At its November, 2015 meeting (minutes, pgs 4 – 5), the BPW changed the Mobile Vendor fee structure, now charging only the equivalent of parking in the space, which is $1.50 per hour. The ordinance, however, defines “parking area vending locations” as a parking space + 8 feet, so that number is in fact less than the $1.50 per hour charged a parked car. [section VII (E)(3)]
Property owner’s have to pay a sidewalk maintenance fee to the City, but the food trucks get to use the sidewalk for free. Restaurants that utilize outdoor tables on city sidewalks are charged a per square foot permit fee by the City. Food truck patrons stand on the sidewalk to access the food truck, but the City discriminates in favor of the food truck because there is no corresponding per square foot fee to food trucks for sidewalk usage.
There was talk at the subcommittee meeting of using a 2010 city appraisal and CPI to evaluate current market value of food truck locations. Since 2010, the CPI went up an average of 1.68% per year. Last year it went up .7%. In that same 5 year time period, taxes went up 32% at the corner of Eddy and Dryden, and city water/sewer rates went up 51%. If the lease is tied to CPI (a common situation), the landlord’s income is flat or going down.

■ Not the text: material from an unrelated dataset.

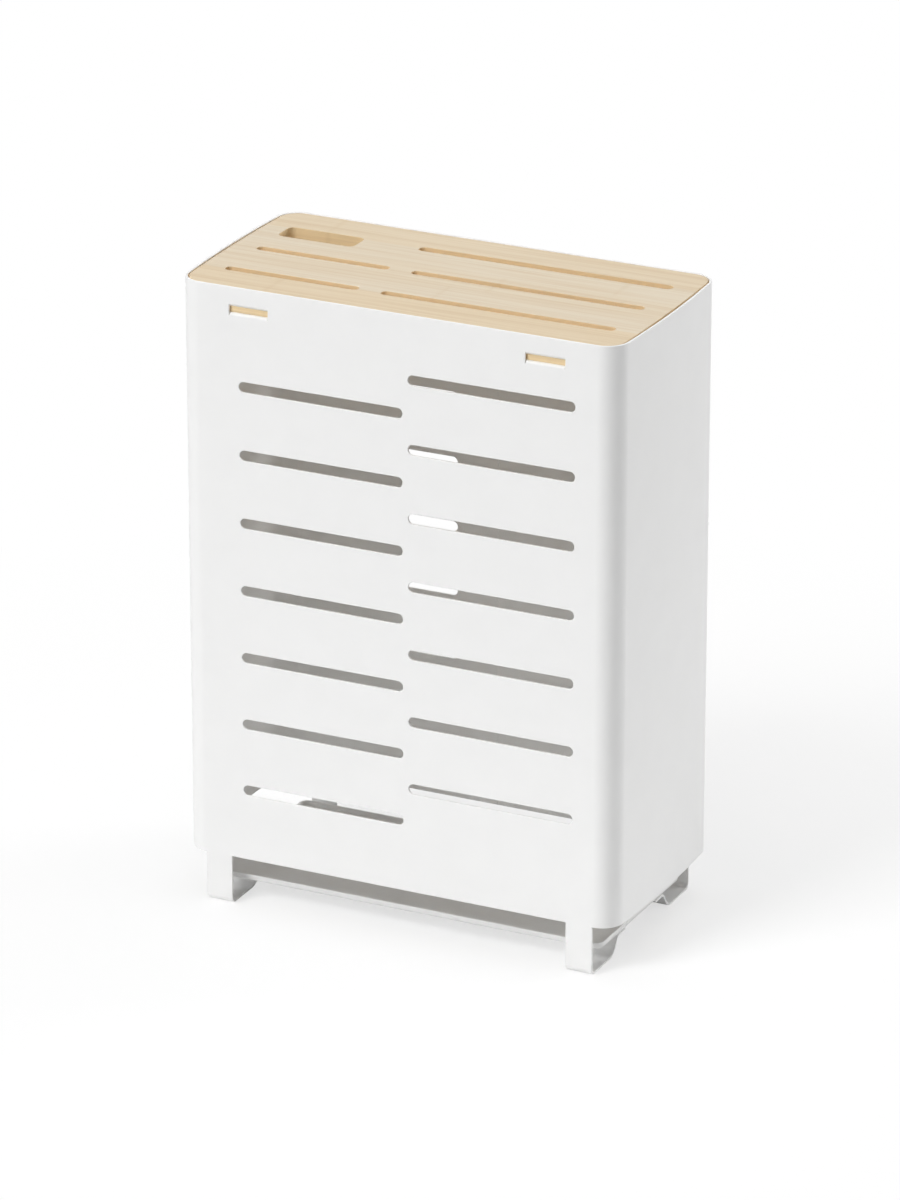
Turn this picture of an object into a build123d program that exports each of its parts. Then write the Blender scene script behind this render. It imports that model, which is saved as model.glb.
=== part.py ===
from build123d import *
import os
from math import cos, radians, sin

# Knife block: a folded sheet-steel body on four hooked feet, a drop-in bamboo board
# with blade slots, and a shallow drip tray that lies on the hooks.
# Millimetres, +Z up, front towards -Y, origin on the ground under the body's centre.

# Body
width = 200.0
depth = 98.0
body_height = 252.0
sheet = 1.0
corner_radius = 10.0
side_crown_radius = 600.0

# Air slots in the front wall: two staggered columns, set a little to the right
slot_length = 74.0
slot_height = 4.5
slot_pitch = 29.7
slot_rows = 7
slot_column_gap = 2.5
slot_column_shift = 4.3
top_slot_drop = 27.6

# Air slots in the rear wall, one column on each side of the weld seam
rear_slot_length = 60.0
rear_slot_pitch = 28.9
rear_slot_rise = 3.0
seam_margin = 19.0

# Board openings, in three rows
board_thickness = 11.1
board_drop = 0.1
board_gap = 0.4
board_side_gap = 1.1
board_crown_radius = 1000.0
board_edge_chamfer = 0.3
row_pitch = 28.0
slot_end_margin = 12.8
blade_slot_width = 4.5
wide_slot_width = 5.0
short_slot_length = 60.5
slot_bridge = 10.2
shears_length = 35.0
shears_width = 12.6
shears_corner = 3.0
shears_offset = 23.7
shears_bridge = 25.4

# Windows near the rim, where the board's rests are folded inwards
window_width = 17.5
window_height = 3.6
window_spacing = 132.5
rest_side_relief = 0.2
rest_bend_radius = 1.5

# Feet: strips of the front and rear walls, folded under, up, and level again under the tray
foot_height = 21.8
foot_width = 12.0
feet_span = 177.5
foot_bend_radius = 3.0
foot_flat_end = 18.0
hook_radius = 7.0
hook_angle = 56.0
shoulder_radius = 2.0
tab_length = 6.5

# Drip tray
tray_drop = 10.9
tray_height = 3.0
tray_width = 178.0
tray_depth = 81.0
tray_sheet = 0.8
tray_corner = 4.0
tray_draft = 8.0
tray_fold_radius = 0.6

# Levels and lines that follow from the sizes above
rim_level = foot_height + body_height
board_top = rim_level - board_drop
board_bottom = board_top - board_thickness
tray_rim = foot_height - tray_drop
tray_bottom = tray_rim - tray_height
front_face = -depth / 2
foot_centre = (feet_span - foot_width) / 2
slot_end = width / 2 - slot_end_margin
long_slot_length = 2 * slot_end - slot_bridge - short_slot_length
rear_row_slot_length = 2 * slot_end - shears_bridge - shears_length


def crowned_plan(inset, side_inset, crown_radius):
    """Plan outline inside the body's faces: by inset in front, by side_inset at mid-side."""
    with BuildSketch() as plan:
        half_width = width / 2 - side_inset
        Rectangle(2 * half_width, depth - 2 * inset)
        for side in (-1, 1):
            with Locations((side * (half_width - crown_radius), 0)):
                Circle(crown_radius, mode=Mode.INTERSECT)
        fillet(plan.vertices(), corner_radius - inset)
    return plan.sketch


def hook_section():
    """Side section of a front foot, as (y, z): down the wall, under, up, and level as a tab."""
    rise = radians(hook_angle)
    bends_rise = (hook_radius + shoulder_radius) * (1 - cos(rise))
    straight = (tray_bottom - sheet - bends_rise) / sin(rise)
    with BuildSketch() as section:
        with BuildLine():
            wall = Line((front_face, foot_height), (front_face, foot_bend_radius))
            heel = JernArc(wall @ 1, wall % 1, foot_bend_radius, 90)
            sole = Line(heel @ 1, (front_face + foot_flat_end, 0))
            curl = JernArc(sole @ 1, sole % 1, hook_radius, hook_angle)
            ramp = Line(curl @ 1, (curl @ 1) + (curl % 1) * straight)
            shoulder = JernArc(ramp @ 1, ramp % 1, shoulder_radius, -hook_angle)
            Line(shoulder @ 1, (shoulder @ 1) + (shoulder % 1) * tab_length)
            offset(amount=sheet, side=Side.LEFT)
        make_face()
    return section.sketch


def rest_section():
    """Side section of a front rest, as (y, z): the wall's sheet folded in under the board."""
    with BuildSketch() as section:
        with BuildLine():
            fold_start = board_bottom - rest_bend_radius
            root = Line((front_face, fold_start - rest_bend_radius), (front_face, fold_start))
            fold = JernArc(root @ 1, root % 1, rest_bend_radius, -90)
            Line(fold @ 1, (front_face + sheet + window_height, board_bottom))
            offset(amount=sheet, side=Side.RIGHT)
        make_face()
    return section.sketch


outer_plan = crowned_plan(0, 0, side_crown_radius)
inner_plan = crowned_plan(sheet, sheet, side_crown_radius - sheet)
board_plan = crowned_plan(sheet + board_gap, sheet + board_side_gap, board_crown_radius)
hook = hook_section()
rest = rest_section()

# Body: a tube of sheet, pierced, with rests and feet folded out of the same sheet
with BuildPart() as body:
    with BuildSketch(Plane.XY.offset(foot_height)):
        add(outer_plan)
        add(inner_plan, mode=Mode.SUBTRACT)
    extrude(amount=body_height)

    # Front slots: the right column starts half a pitch above the left one
    column_centre = (slot_length + slot_column_gap) / 2
    top_row = rim_level - top_slot_drop
    half_rows = (slot_rows - 1) * slot_pitch / 2
    for side, top in ((1, top_row), (-1, top_row - slot_pitch / 2)):
        with BuildSketch(Plane.XZ.offset(depth / 2)):
            with Locations((slot_column_shift + side * column_centre, top - half_rows)):
                with GridLocations(0, slot_pitch, 1, slot_rows):
                    SlotOverall(slot_length, slot_height)
        extrude(amount=-2 * sheet, mode=Mode.SUBTRACT)

        # Rear slots, set around a centre a little above that of the front column on the same side
        with BuildSketch(Plane.XZ.offset(-depth / 2)):
            rear_centre = side * (seam_margin + rear_slot_length / 2)
            with Locations((rear_centre, top + rear_slot_rise - half_rows)):
                with GridLocations(0, rear_slot_pitch, 1, slot_rows):
                    SlotOverall(rear_slot_length, slot_height)
        extrude(amount=2 * sheet, mode=Mode.SUBTRACT)

    # Windows that the rests leave open, in the front and rear walls
    with BuildSketch(Plane.XZ.offset(depth / 2)):
        with GridLocations(window_spacing, 0, 2, 1):
            with Locations((0, board_bottom - rest_bend_radius)):
                Rectangle(
                    window_width,
                    window_height + rest_bend_radius,
                    align=(Align.CENTER, Align.MIN),
                )
    extrude(amount=-depth, mode=Mode.SUBTRACT)

    # Rests under the board, front and rear
    for side in (-1, 1):
        rest_start = side * window_spacing / 2 - window_width / 2 + rest_side_relief
        with BuildSketch(Plane.YZ.offset(rest_start)):
            add(rest)
            mirror(rest, about=Plane.YZ)
        extrude(amount=window_width - 2 * rest_side_relief)

    # Feet, front and rear
    for side in (-1, 1):
        with BuildSketch(Plane.YZ.offset(side * foot_centre - foot_width / 2)):
            add(hook)
            mirror(hook, about=Plane.YZ)
        extrude(amount=foot_width)
body.part.label = "body"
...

Using this appraisal and applying CPI, the City will once again discriminate against bricks and mortar, because the computations will fail to take into account the real thing driving up costs to restaurants and other commercial storefronts – not the landlord as some have said, but the cost of government including stormwater fees, sidewalk fees, higher taxes and mandated higher minimum wages. Charging only $6-12/ day for a prime real estate corner, the city is subsidizing with taxpayer money the food trucks as they unfairly compete against bricks and mortar taxpayers. This is discriminatory, wrong, and morally incomprehensible.